Siegel lives with anxiety, depression and post-traumatic stress disorder. She recently picked up Krava Maga, a self-defense martial art, and she has been enjoying the challenge and social connections at her classes.
Those classes, coupled with therapy, help her manage her illness very well. But the repeated association between mental illness and mass violence makes her life a lot harder — down to things like dating and job hunting, she said.
"I've lost a lot of friendships, and I've lost a lot of people in my life that were really good to me at one point, but I knew I could not trust them and they could not trust me," Siegel said. "And so how are we supposed to be a community that works together when we can't even understand each other?"
Mental illness rarely to blame for mass shootings
This kind of misplaced blame of mental illness after mass violence incidents signals deep misunderstanding.
Studies show that people with a mental illness are actually more likely to be victims of violence than the perpetrators. In fact, people with mental illness are 2.5 times more likely to be victims of violence than the general public. That’s partly because of the false perception that they’re violent or not trustworthy.
“That stigma shows up in terms of social rejection, shows up in terms of discrimination,” Dr. Zachary Adams, a clinic psychologist at Indiana University, said. “And one of the consequences is that people may be less likely to seek treatment.”
More than 51 million Americans are living with mental illness in the United States and only 44% receive mental health help, according to federal data.
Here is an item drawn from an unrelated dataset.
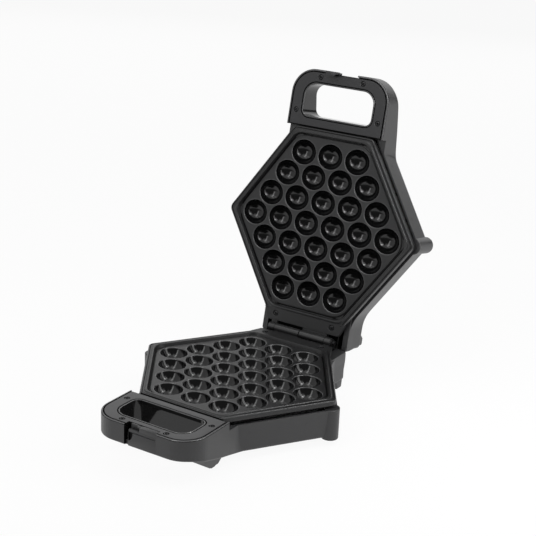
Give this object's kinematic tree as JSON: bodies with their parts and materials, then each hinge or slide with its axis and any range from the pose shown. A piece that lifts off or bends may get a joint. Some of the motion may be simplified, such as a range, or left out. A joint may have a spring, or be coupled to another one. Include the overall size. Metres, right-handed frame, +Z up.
{
  "type": "bubble waffle maker",
  "caption": "Hinged bubble waffle maker: two six-sided shells with cast plates of round cells, D-handles, sliding latch, back legs that stop the open lid.",
  "frame": {"origin": "middle of the open maker's box, on the plane of the feet", "axes": "+Z up; +X towards the latch's open side, along the hinge; +Y from the handle to the hinge"},
  "size_m": [0.2302, 0.361, 0.3213],
  "materials": {
    "shell_plastic": "satin moulded plastic",
    "cover_plastic": "satin moulded plastic",
    "coating": "satin non-stick coating on cast aluminium",
    "steel": "plain steel",
    "dark_steel": "blackened steel",
    "pan_metal": "pressed sheet",
    "rubber": "matt",
    "ceramic": "matt",
    "red_lens": "clear glossy lens",
    "green_lens": "clear glossy lens"
  },
  "bodies": {
    "base": {"base_shell": "shell_plastic", "base_handle_cover": "cover_plastic", "base_plate": "coating", "base_heater": "steel", "base_reflector": "pan_metal", "base_reflector_screw": "steel", "base_cover_screw_1": "dark_steel", "base_cover_screw_2": "dark_steel", "base_cover_screw_3": "dark_steel", "base_cover_screw_4": "dark_steel", "base_plate_screw_1": "dark_steel", "base_plate_screw_2": "dark_steel", "thermostat": "steel", "terminal_block": "ceramic", "cord_gland": "rubber", "hinge_tube": "dark_steel", "hinge_ring": "dark_steel", "foot_pad_1": "rubber", "foot_pad_2": "rubber", "foot_pad_3": "rubber", "foot_pad_4": "rubber"},
    "lid": {"lid_shell": "shell_plastic", "lid_handle_cover": "cover_plastic", "lid_plate": "coating", "lid_heater": "steel", "lid_reflector": "pan_metal", "lid_reflector_screw": "steel", "lid_cover_screw_1": "dark_steel", "lid_cover_screw_2": "dark_steel", "lid_cover_screw_3": "dark_steel", "lid_cover_screw_4": "dark_steel", "lid_plate_screw_1": "dark_steel", "lid_plate_screw_2": "dark_steel", "lid_catch": "cover_plastic", "thermal_fuse": "ceramic", "power_lamp": "red_lens", "ready_lamp": "green_lens"},
    "latch": {"latch_slider": "shell_plastic"}
  },
  "joints": [
    {"name": "lid_hinge", "type": "hinge", "parent": "base", "child": "lid", "pos_m": [0, 0.09662, 0.0496], "axis": [1, 0, 0], "range_deg": [0, 102]},
    {"name": "latch_slide", "type": "slide", "parent": "base", "child": "latch", "axis": [-1, 0, 0], "range_m": [0, 0.004]}
  ]
}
That kind of undue attention to mental illness after every mass shooting contributes to deepening the stigma and makes people more reluctant to speak up and seek help, Adams said.
“In the United States, we're such a medicalized society, that we have equated horrendous acts as ‘sick’, and ‘sick’ then ends up translating into mental illness,” said Bernice Pescosolido, an Indiana University professor of sociology.
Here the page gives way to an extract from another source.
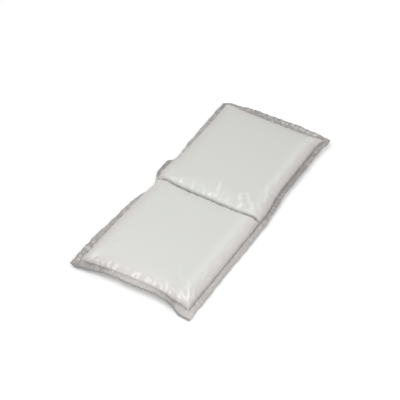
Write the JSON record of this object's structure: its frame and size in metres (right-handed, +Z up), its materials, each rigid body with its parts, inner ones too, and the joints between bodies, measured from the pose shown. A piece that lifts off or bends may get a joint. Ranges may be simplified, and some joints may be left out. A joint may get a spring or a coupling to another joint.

But the link between mental illness and mass violence is actually weak.
An FBI study found that only 25% of mass shooters had been diagnosed with a mental illness. Research also suggests that social, demographic and economic factors are the main drivers behind violence.
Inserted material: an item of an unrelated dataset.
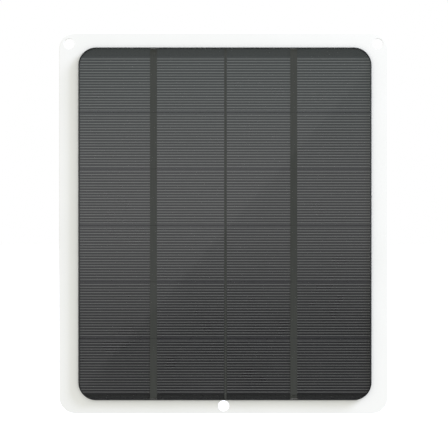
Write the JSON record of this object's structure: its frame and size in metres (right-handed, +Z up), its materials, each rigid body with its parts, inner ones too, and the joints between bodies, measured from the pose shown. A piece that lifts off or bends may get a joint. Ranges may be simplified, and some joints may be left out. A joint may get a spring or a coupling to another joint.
{
  "type": "flexible solar sheet",
  "caption": "Flexible solar sheet: a raised black laminate of cells on a thin white carrier with punched hanging holes, and a USB output box with a dust cover on its back.",
  "frame": {"origin": "midway between the centres of the two top holes, on the carrier's rear face", "axes": "+X to the right as seen from the front, +Y from the front towards the back, +Z up the sheet; the cells face -Y"},
  "size_m": [0.1782, 0.017, 0.206],
  "materials": {
    "white_board": "satin",
    "clear_film": "semi-gloss, clear over black",
    "clear_layer": "clear",
    "black_layer": "matte",
    "black_seal": "satin",
    "silicon": "satin, fine printed grid lines",
    "ribbon": "dark tinned copper",
    "foam_tape": "matte foam",
    "box_plastic": "fine moulded texture",
    "rubber": "matte",
    "steel": "plated",
    "circuit_board": "solder mask",
    "white_plastic": "moulded",
    "chip_plastic": "moulded",
    "ferrite": "matte",
    "can_metal": "satin",
    "wire_sleeve_red": "satin",
    "wire_sleeve_black": "satin"
  },
  "bodies": {
    "upper_sheet": {"carrier_upper": "white_board", "front_film_upper": "clear_film", "clear_layer_upper": "clear_layer", "black_layer_upper": "black_layer", "edge_seal_upper": "black_seal", "cell_left_1": "silicon", "cell_left_2": "silicon", "cell_left_3": "silicon", "cell_left_4": "silicon", "cell_right_1": "silicon", "cell_right_2": "silicon", "cell_right_3": "silicon", "cell_right_4": "silicon", "ribbon_left_top": "ribbon", "ribbon_left_1": "ribbon", "ribbon_left_2": "ribbon", "ribbon_left_3": "ribbon", "ribbon_left_4_above": "ribbon", "ribbon_right_top": "ribbon", "ribbon_right_1": "ribbon", "ribbon_right_2": "ribbon", "ribbon_right_3": "ribbon", "ribbon_right_4_above": "ribbon", "positive_lead": "ribbon", "negative_lead": "ribbon", "box_adhesive_pad": "foam_tape", "box_base": "box_plastic", "box_lid": "box_plastic", "box_seal": "rubber", "lid_screw_1": "steel", "lid_screw_2": "steel", "lid_screw_3": "steel", "lid_screw_4": "steel", "usb_shell": "steel", "cover_pin": "steel", "circuit_board": "circuit_board", "usb_insulator": "white_plastic", "regulator_chip": "chip_plastic", "blocking_diode": "chip_plastic", "power_inductor": "ferrite", "smoothing_capacitor": "can_metal", "positive_wire": "wire_sleeve_red", "negative_wire": "wire_sleeve_black"},
    "lower_sheet": {"carrier_lower": "white_board", "front_film_lower": "clear_film", "clear_layer_lower": "clear_layer", "black_layer_lower": "black_layer", "edge_seal_lower": "black_seal", "cell_left_5": "silicon", "cell_left_6": "silicon", "cell_right_5": "silicon", "cell_right_6": "silicon", "ribbon_left_4_below": "ribbon", "ribbon_left_5": "ribbon", "ribbon_left_bottom": "ribbon", "ribbon_right_4_below": "ribbon", "ribbon_right_5": "ribbon", "ribbon_right_bottom": "ribbon", "string_link": "ribbon"},
    "port_cover": {"port_cover": "rubber"}
  },
  "joints": [
    {"name": "sheet_flex", "type": "hinge", "parent": "upper_sheet", "child": "lower_sheet", "pos_m": [0, -0.00128, -0.1289], "axis": [1, 0, 0], "range_deg": [-15, 15], "stiffness_Nm_per_rad": 1.5},
    {"name": "port_cover_hinge", "type": "hinge", "parent": "upper_sheet", "child": "port_cover", "pos_m": [0, 0.0105, -0.0538], "axis": [1, 0, 0], "range_deg": [0, 120]}
  ]
}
Pescosolido said that’s what needs to be addressed.
“The same kind of things that can trigger a mental health problem in a person also leads other people without that vulnerability to the same outcomes,” Pescosolido said.
She points to issues like social isolation, feeling like you don’t matter or don’t belong and bullying as factors at the root of the problem.
'Please don't let them blame it on mental illness'
Sahar, a 30-year-old Muslim American business analyst living in Detroit, loves Webtoons, Japanese Anime, long walks, reading and catching up with friends. She also lives with a type of Bipolar Disorder called Bipolar 2.
She said that after every mass shooting, in addition to the sadness, her first thoughts can be summed up in two points.
"I hope he's not Muslim, because that's a part of my identity; that's a part of me that's most visible, because I wear a hijab," she said. "And then my second thought is, please don't let them blame this on mental illness. Because then it's associated more with violence."
Sahar asked not to be identified by her full name because she is seeking a new job and doesn't want potential employers to filter her out if they Google her name and discover she has a mental illness.
Mental health experts say that this kind of stigma — and the fear of being perceived as 'a potential mass shooter' — runs the risk of making more Americans reluctant to speak up and seek the mental health help they need.
This story was produced by Side Effects Public Media, a news collaborative covering public health.